** Begin Material provided **
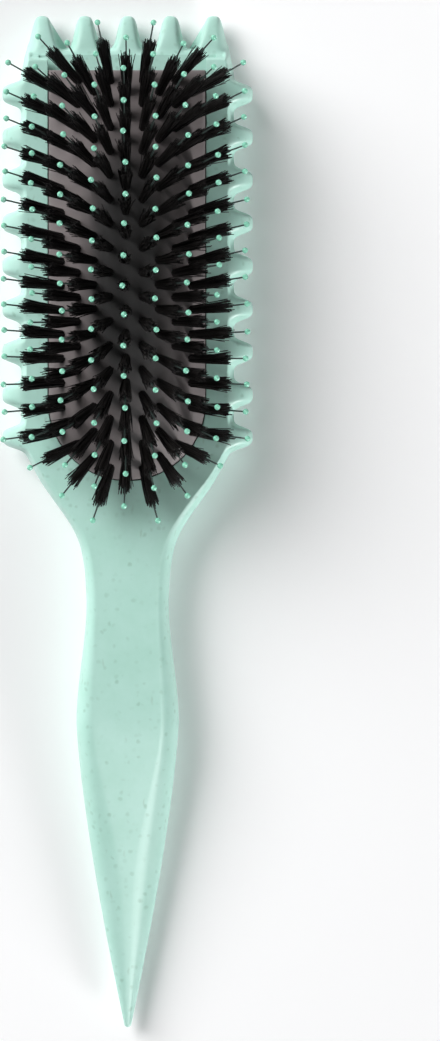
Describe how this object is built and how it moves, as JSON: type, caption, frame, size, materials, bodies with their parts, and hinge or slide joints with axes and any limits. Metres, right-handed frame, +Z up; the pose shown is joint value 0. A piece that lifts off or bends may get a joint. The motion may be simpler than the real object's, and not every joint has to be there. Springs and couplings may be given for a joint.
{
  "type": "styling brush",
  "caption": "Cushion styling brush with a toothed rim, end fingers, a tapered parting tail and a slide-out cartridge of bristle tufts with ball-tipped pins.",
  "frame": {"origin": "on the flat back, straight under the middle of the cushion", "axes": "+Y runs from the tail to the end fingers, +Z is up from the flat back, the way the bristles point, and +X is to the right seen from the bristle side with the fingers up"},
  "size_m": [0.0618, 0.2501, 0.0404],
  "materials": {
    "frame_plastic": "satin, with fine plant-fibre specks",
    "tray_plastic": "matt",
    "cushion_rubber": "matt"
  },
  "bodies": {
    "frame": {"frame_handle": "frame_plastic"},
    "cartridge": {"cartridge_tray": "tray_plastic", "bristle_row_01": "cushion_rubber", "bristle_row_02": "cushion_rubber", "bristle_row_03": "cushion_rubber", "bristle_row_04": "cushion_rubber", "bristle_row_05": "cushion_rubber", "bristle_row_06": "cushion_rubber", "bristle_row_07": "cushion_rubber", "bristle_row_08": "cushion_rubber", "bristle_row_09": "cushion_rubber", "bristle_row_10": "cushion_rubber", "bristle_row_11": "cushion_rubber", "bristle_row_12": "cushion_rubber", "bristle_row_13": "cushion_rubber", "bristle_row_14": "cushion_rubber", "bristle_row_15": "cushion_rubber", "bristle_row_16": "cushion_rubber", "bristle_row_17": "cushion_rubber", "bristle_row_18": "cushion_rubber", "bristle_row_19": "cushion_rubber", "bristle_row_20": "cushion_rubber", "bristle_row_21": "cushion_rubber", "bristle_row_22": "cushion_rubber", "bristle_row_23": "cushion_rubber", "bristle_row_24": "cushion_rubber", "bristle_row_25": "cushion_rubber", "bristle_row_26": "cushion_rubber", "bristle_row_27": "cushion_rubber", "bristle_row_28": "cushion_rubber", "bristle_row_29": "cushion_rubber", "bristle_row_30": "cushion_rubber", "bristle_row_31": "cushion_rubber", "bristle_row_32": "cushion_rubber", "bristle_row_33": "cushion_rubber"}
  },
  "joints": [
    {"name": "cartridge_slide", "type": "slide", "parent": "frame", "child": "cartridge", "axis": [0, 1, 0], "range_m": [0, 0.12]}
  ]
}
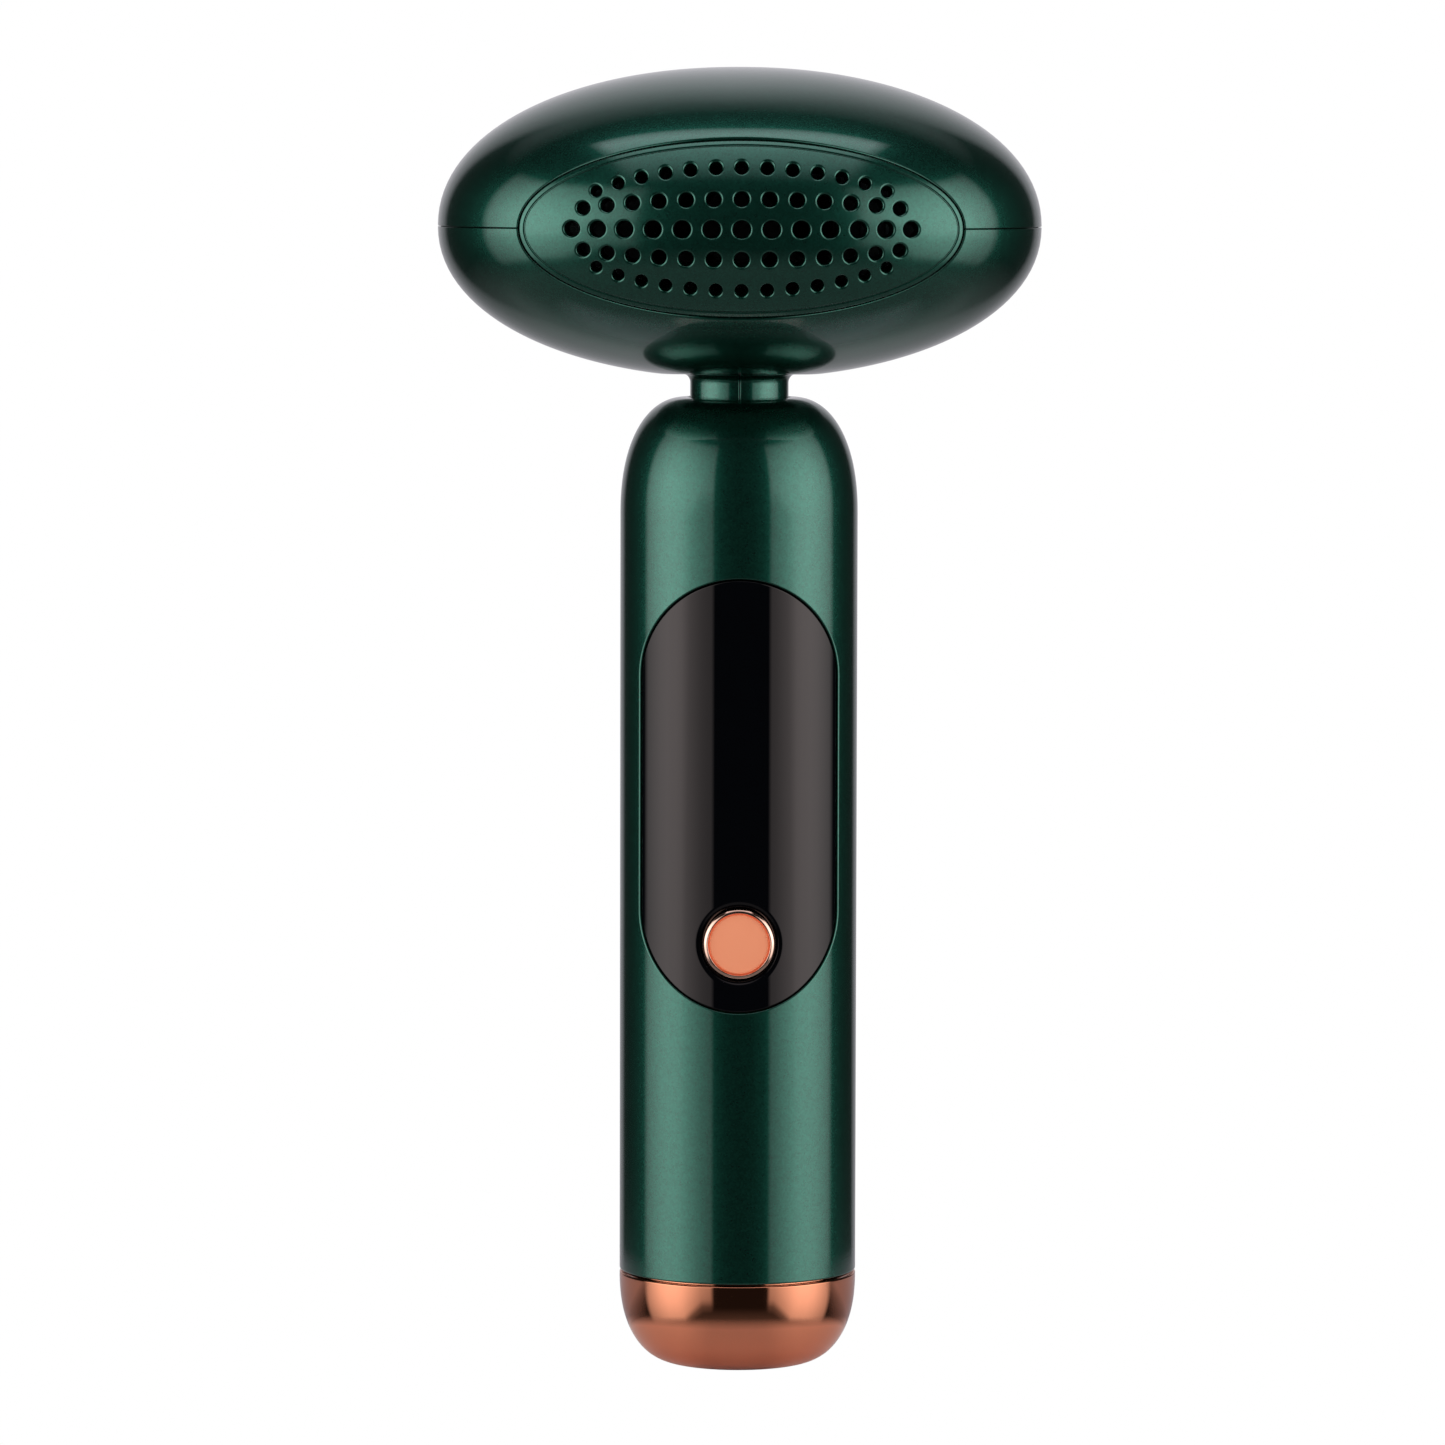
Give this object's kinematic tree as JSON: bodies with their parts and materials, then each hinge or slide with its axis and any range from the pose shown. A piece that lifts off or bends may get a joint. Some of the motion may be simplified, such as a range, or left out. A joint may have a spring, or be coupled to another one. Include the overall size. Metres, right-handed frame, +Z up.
** End Material provided **
Set exercise: Every record should be repeated exactly; please leave none out.

Written answer:
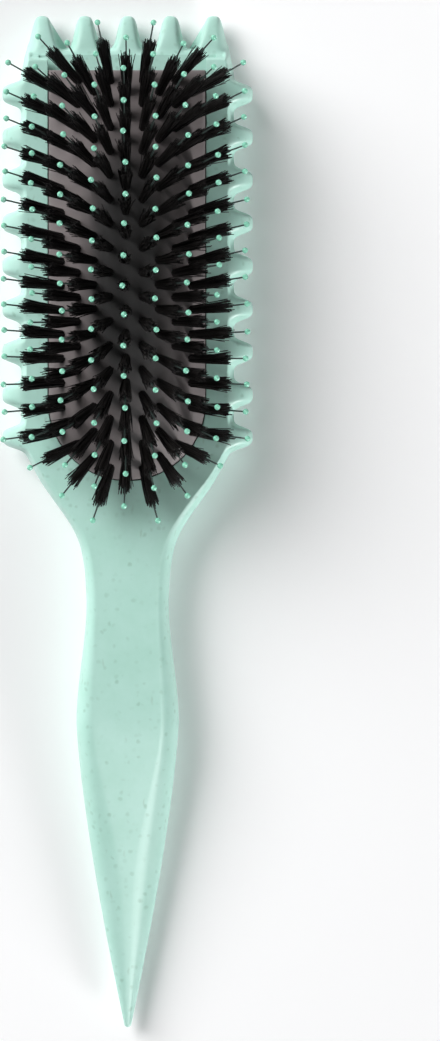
Describe how this object is built and how it moves, as JSON: type, caption, frame, size, materials, bodies with their parts, and hinge or slide joints with axes and any limits. Metres, right-handed frame, +Z up; the pose shown is joint value 0. A piece that lifts off or bends may get a joint. The motion may be simpler than the real object's, and not every joint has to be there. Springs and couplings may be given for a joint.
{
  "type": "styling brush",
  "caption": "Cushion styling brush with a toothed rim, end fingers, a tapered parting tail and a slide-out cartridge of bristle tufts with ball-tipped pins.",
  "frame": {"origin": "on the flat back, straight under the middle of the cushion", "axes": "+Y runs from the tail to the end fingers, +Z is up from the flat back, the way the bristles point, and +X is to the right seen from the bristle side with the fingers up"},
  "size_m": [0.0618, 0.2501, 0.0404],
  "materials": {
    "frame_plastic": "satin, with fine plant-fibre specks",
    "tray_plastic": "matt",
    "cushion_rubber": "matt"
  },
  "bodies": {
    "frame": {"frame_handle": "frame_plastic"},
    "cartridge": {"cartridge_tray": "tray_plastic", "bristle_row_01": "cushion_rubber", "bristle_row_02": "cushion_rubber", "bristle_row_03": "cushion_rubber", "bristle_row_04": "cushion_rubber", "bristle_row_05": "cushion_rubber", "bristle_row_06": "cushion_rubber", "bristle_row_07": "cushion_rubber", "bristle_row_08": "cushion_rubber", "bristle_row_09": "cushion_rubber", "bristle_row_10": "cushion_rubber", "bristle_row_11": "cushion_rubber", "bristle_row_12": "cushion_rubber", "bristle_row_13": "cushion_rubber", "bristle_row_14": "cushion_rubber", "bristle_row_15": "cushion_rubber", "bristle_row_16": "cushion_rubber", "bristle_row_17": "cushion_rubber", "bristle_row_18": "cushion_rubber", "bristle_row_19": "cushion_rubber", "bristle_row_20": "cushion_rubber", "bristle_row_21": "cushion_rubber", "bristle_row_22": "cushion_rubber", "bristle_row_23": "cushion_rubber", "bristle_row_24": "cushion_rubber", "bristle_row_25": "cushion_rubber", "bristle_row_26": "cushion_rubber", "bristle_row_27": "cushion_rubber", "bristle_row_28": "cushion_rubber", "bristle_row_29": "cushion_rubber", "bristle_row_30": "cushion_rubber", "bristle_row_31": "cushion_rubber", "bristle_row_32": "cushion_rubber", "bristle_row_33": "cushion_rubber"}
  },
  "joints": [
    {"name": "cartridge_slide", "type": "slide", "parent": "frame", "child": "cartridge", "axis": [0, 1, 0], "range_m": [0, 0.12]}
  ]
}
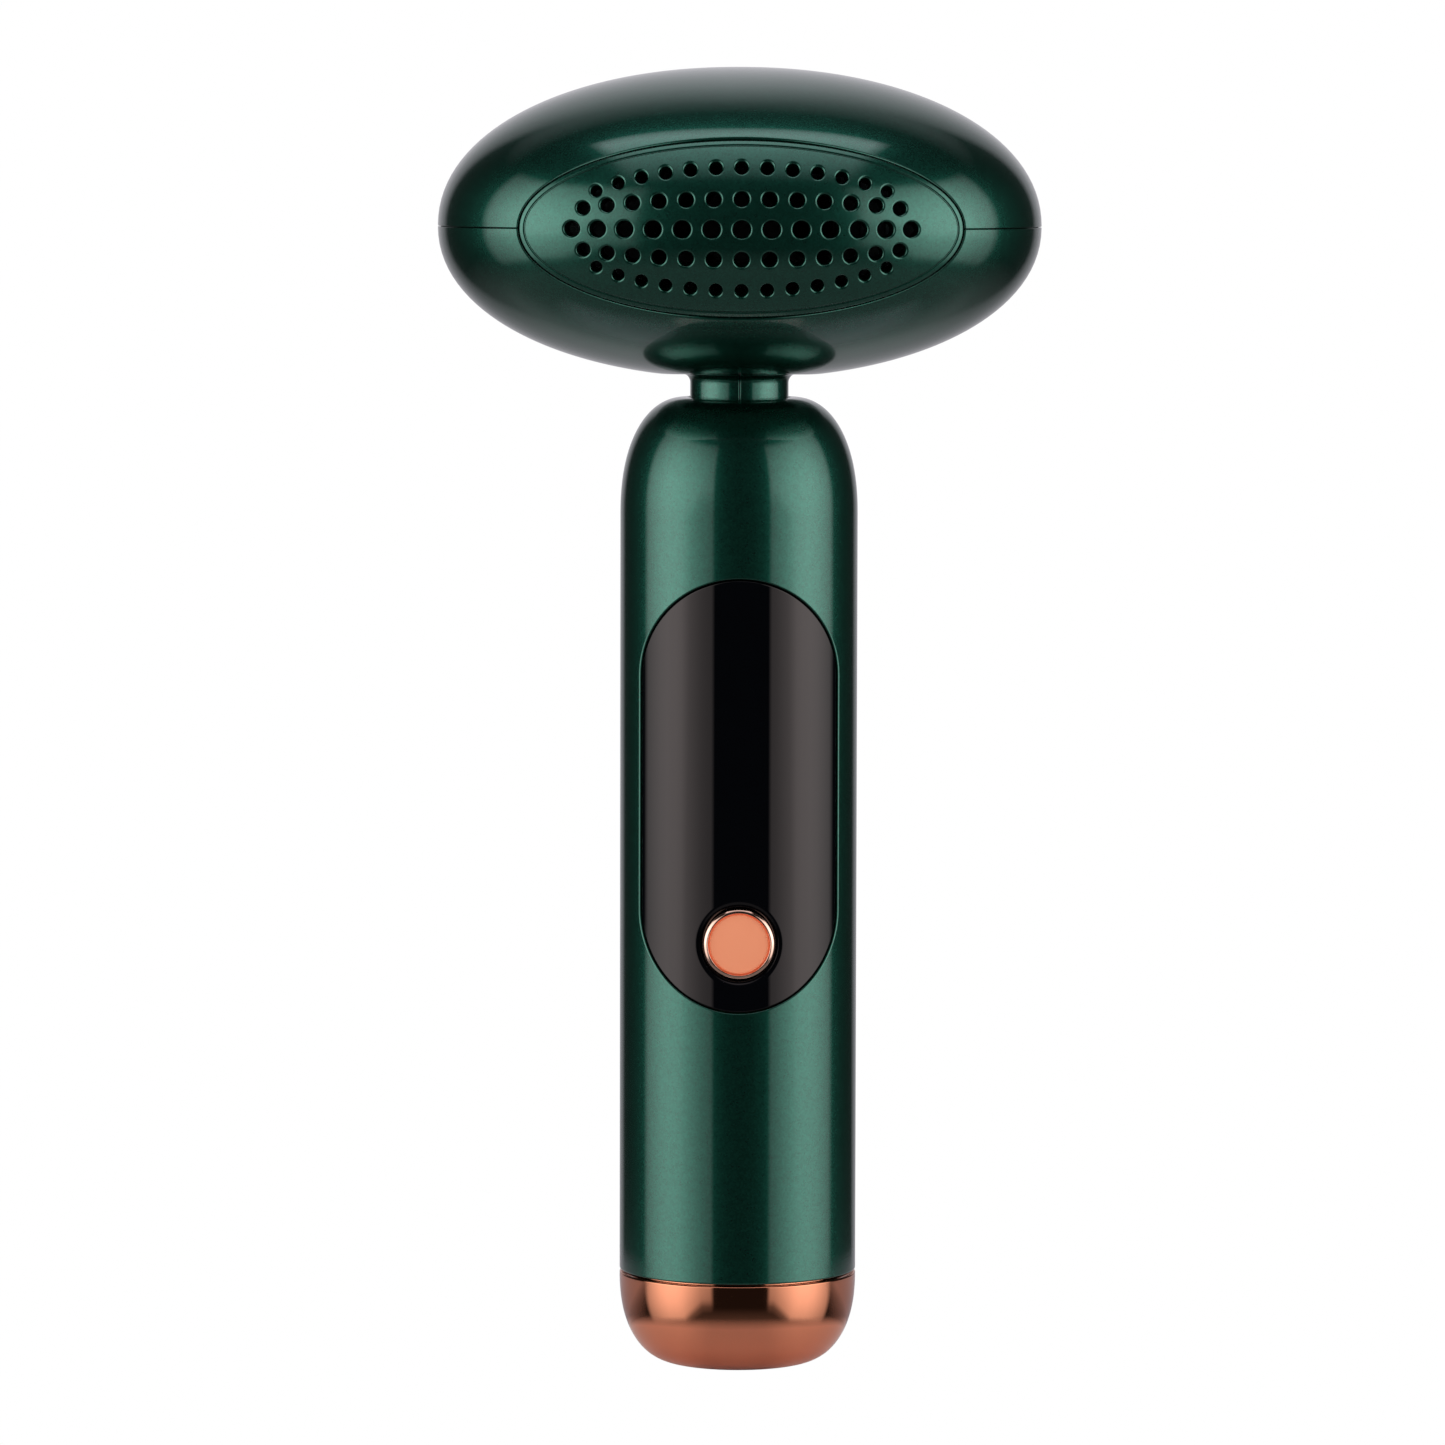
Give this object's kinematic tree as JSON: bodies with their parts and materials, then each hinge or slide with its axis and any range from the pose shown. A piece that lifts off or bends may get a joint. Some of the motion may be simplified, such as a range, or left out. A joint may have a spring, or be coupled to another one. Include the overall size. Metres, right-handed frame, +Z up.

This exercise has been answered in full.